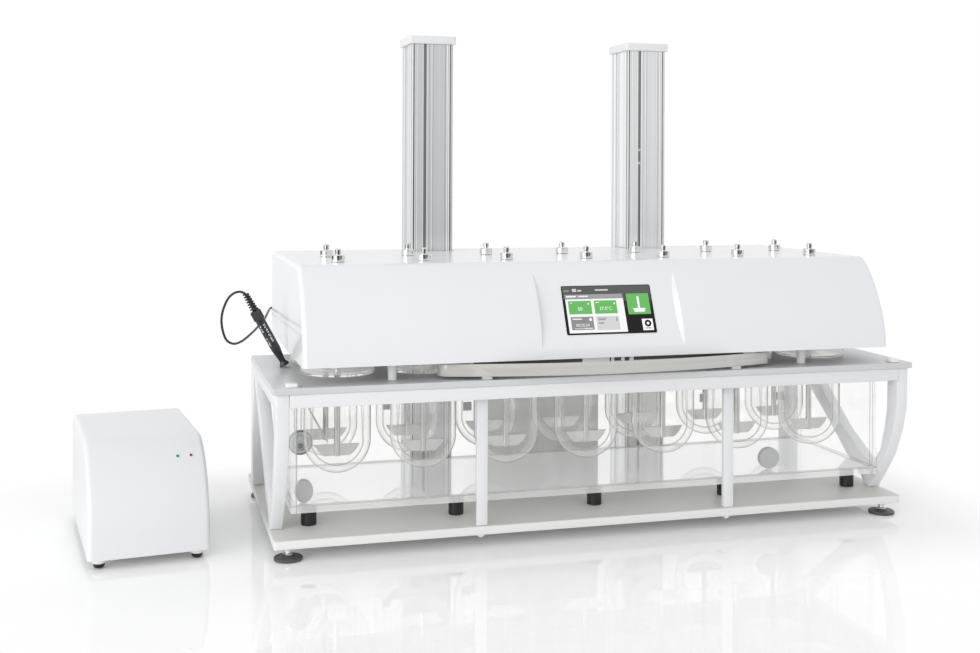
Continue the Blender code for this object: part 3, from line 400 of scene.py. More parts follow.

...

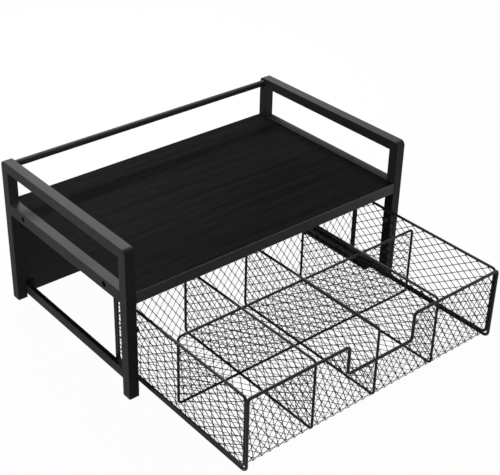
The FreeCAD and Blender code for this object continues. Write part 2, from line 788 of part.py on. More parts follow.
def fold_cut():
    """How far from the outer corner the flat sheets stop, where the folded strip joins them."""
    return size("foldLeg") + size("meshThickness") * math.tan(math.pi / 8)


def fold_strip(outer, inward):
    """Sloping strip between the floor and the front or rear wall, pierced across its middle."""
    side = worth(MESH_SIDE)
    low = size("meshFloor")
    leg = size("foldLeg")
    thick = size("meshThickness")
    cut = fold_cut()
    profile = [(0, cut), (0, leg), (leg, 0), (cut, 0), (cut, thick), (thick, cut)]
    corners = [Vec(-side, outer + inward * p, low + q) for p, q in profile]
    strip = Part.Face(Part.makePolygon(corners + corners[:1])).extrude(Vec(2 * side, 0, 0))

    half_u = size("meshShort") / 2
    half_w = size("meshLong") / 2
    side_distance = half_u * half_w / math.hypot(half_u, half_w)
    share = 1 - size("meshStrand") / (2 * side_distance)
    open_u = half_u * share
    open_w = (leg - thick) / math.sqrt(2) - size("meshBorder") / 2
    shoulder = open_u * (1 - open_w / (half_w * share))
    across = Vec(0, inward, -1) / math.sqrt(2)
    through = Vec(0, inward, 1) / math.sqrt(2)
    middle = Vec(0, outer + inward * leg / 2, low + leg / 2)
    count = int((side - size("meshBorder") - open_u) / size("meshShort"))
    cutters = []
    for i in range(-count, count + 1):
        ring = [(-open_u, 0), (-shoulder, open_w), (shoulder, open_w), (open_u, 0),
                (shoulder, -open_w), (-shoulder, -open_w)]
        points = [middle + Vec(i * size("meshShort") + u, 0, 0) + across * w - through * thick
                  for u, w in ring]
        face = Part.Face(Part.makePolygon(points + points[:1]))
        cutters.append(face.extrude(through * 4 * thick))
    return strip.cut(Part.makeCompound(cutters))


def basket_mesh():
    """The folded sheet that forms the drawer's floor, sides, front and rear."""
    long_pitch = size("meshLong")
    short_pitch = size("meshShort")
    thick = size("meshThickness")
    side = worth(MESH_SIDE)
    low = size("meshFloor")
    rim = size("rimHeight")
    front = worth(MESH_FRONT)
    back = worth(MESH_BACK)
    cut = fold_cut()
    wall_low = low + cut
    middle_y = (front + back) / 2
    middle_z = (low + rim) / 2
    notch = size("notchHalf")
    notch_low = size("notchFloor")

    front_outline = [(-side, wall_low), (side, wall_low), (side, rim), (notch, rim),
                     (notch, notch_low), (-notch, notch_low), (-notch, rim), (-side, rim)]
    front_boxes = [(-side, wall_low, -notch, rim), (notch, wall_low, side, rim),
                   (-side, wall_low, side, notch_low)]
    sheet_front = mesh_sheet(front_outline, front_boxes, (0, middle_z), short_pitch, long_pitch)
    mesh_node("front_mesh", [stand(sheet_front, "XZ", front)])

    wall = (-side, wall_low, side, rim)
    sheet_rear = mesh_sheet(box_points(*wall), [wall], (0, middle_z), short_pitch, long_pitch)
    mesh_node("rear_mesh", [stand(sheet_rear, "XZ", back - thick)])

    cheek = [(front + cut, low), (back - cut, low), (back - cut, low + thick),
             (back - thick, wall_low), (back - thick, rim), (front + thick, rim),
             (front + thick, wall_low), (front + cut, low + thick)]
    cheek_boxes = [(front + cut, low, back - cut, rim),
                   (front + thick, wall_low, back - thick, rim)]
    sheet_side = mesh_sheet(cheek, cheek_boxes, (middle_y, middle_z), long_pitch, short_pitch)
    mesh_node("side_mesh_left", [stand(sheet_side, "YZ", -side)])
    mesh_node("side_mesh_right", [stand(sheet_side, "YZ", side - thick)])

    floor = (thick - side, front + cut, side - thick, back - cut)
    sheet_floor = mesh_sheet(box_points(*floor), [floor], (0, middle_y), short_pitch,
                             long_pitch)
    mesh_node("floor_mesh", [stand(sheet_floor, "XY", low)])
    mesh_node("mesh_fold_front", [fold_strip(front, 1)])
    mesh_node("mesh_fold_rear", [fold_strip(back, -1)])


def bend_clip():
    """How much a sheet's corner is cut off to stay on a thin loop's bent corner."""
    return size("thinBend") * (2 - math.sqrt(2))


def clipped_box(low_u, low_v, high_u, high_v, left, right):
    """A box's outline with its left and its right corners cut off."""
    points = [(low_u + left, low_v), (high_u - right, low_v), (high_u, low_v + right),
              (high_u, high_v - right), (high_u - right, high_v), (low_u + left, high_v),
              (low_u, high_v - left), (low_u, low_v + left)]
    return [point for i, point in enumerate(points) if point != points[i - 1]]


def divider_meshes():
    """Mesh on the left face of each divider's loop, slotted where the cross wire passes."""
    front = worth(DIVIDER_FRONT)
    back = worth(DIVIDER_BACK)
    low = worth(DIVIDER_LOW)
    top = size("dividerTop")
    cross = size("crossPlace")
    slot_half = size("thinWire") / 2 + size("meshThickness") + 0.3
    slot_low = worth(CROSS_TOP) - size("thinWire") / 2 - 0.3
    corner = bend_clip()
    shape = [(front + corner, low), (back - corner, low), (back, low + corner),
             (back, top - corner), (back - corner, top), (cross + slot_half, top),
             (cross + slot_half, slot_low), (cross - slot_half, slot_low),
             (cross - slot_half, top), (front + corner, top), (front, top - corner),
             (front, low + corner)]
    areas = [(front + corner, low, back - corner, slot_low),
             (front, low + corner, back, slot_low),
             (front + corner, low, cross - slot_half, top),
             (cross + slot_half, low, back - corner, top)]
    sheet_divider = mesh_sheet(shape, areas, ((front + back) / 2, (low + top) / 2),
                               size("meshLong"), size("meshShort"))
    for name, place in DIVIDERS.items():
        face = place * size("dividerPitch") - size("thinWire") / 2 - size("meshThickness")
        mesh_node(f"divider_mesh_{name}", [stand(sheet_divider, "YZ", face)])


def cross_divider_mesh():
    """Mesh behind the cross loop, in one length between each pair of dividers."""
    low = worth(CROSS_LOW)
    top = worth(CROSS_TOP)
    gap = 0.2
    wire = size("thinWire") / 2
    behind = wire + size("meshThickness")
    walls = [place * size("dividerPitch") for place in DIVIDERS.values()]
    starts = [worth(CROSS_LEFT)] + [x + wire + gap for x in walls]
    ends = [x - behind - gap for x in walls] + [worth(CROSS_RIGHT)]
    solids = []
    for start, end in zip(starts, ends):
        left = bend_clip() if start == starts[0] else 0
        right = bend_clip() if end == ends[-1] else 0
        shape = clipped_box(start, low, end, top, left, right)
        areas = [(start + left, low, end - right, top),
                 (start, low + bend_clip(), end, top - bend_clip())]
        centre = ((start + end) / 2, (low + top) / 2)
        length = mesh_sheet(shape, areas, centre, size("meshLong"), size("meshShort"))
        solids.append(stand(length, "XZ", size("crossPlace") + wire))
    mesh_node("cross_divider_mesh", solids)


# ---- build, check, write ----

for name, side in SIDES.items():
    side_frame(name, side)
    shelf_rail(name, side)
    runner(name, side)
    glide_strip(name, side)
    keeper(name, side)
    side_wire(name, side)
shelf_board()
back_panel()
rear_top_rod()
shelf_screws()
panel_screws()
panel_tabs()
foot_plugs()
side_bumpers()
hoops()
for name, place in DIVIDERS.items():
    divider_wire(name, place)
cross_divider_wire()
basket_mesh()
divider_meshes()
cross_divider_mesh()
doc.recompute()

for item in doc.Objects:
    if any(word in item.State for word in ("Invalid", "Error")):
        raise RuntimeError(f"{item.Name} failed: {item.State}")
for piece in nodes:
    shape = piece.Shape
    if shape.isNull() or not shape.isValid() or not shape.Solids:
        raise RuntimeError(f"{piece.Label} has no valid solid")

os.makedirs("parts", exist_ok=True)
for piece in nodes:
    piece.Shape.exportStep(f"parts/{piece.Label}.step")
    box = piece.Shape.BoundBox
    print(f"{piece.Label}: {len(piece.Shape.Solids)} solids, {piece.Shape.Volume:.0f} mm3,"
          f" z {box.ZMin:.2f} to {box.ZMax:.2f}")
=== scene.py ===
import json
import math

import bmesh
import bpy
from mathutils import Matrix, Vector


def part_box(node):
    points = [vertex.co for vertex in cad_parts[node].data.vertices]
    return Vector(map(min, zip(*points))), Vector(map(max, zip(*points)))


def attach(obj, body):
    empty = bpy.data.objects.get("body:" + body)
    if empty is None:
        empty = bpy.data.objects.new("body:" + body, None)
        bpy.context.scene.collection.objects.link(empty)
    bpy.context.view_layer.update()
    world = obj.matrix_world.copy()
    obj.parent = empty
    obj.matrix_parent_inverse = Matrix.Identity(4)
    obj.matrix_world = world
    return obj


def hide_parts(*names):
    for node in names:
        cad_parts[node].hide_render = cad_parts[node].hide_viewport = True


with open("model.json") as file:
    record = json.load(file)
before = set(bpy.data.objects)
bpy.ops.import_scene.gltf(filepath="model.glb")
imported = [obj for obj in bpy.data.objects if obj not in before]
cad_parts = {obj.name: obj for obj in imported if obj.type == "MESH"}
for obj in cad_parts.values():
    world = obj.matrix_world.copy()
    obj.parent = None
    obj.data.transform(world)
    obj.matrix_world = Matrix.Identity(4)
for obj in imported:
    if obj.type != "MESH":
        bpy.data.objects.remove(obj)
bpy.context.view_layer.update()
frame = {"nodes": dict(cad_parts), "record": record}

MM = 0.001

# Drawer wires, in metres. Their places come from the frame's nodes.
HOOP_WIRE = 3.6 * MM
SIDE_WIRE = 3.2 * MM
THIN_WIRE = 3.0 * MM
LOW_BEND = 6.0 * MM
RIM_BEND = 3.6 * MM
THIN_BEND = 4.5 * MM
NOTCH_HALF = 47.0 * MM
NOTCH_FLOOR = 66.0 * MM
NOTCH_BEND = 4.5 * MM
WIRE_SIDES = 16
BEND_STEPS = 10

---

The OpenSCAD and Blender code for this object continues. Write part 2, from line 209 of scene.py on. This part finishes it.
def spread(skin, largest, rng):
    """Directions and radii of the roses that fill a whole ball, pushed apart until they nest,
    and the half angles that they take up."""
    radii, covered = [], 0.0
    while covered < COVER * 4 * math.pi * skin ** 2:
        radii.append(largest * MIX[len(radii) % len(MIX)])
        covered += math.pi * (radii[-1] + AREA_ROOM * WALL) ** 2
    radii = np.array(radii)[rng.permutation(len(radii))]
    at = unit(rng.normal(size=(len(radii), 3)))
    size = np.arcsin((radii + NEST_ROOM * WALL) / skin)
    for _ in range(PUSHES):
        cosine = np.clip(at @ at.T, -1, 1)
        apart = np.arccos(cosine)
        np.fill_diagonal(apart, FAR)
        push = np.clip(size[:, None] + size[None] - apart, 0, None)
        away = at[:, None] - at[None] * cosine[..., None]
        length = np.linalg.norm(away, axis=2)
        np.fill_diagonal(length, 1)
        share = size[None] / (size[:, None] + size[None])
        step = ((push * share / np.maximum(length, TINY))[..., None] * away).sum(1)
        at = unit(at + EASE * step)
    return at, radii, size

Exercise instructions
Your task is to output exactly the lines from the one with "in imported if" through the one with "BEND_STEPS = 10", counting both ends.

Exercise result
cad_parts = {obj.name: obj for obj in imported if obj.type == "MESH"}
for obj in cad_parts.values():
    world = obj.matrix_world.copy()
    obj.parent = None
    obj.data.transform(world)
    obj.matrix_world = Matrix.Identity(4)
for obj in imported:
    if obj.type != "MESH":
        bpy.data.objects.remove(obj)
bpy.context.view_layer.update()
frame = {"nodes": dict(cad_parts), "record": record}

MM = 0.001

# Drawer wires, in metres. Their places come from the frame's nodes.
HOOP_WIRE = 3.6 * MM
SIDE_WIRE = 3.2 * MM
THIN_WIRE = 3.0 * MM
LOW_BEND = 6.0 * MM
RIM_BEND = 3.6 * MM
THIN_BEND = 4.5 * MM
NOTCH_HALF = 47.0 * MM
NOTCH_FLOOR = 66.0 * MM
NOTCH_BEND = 4.5 * MM
WIRE_SIDES = 16
BEND_STEPS = 10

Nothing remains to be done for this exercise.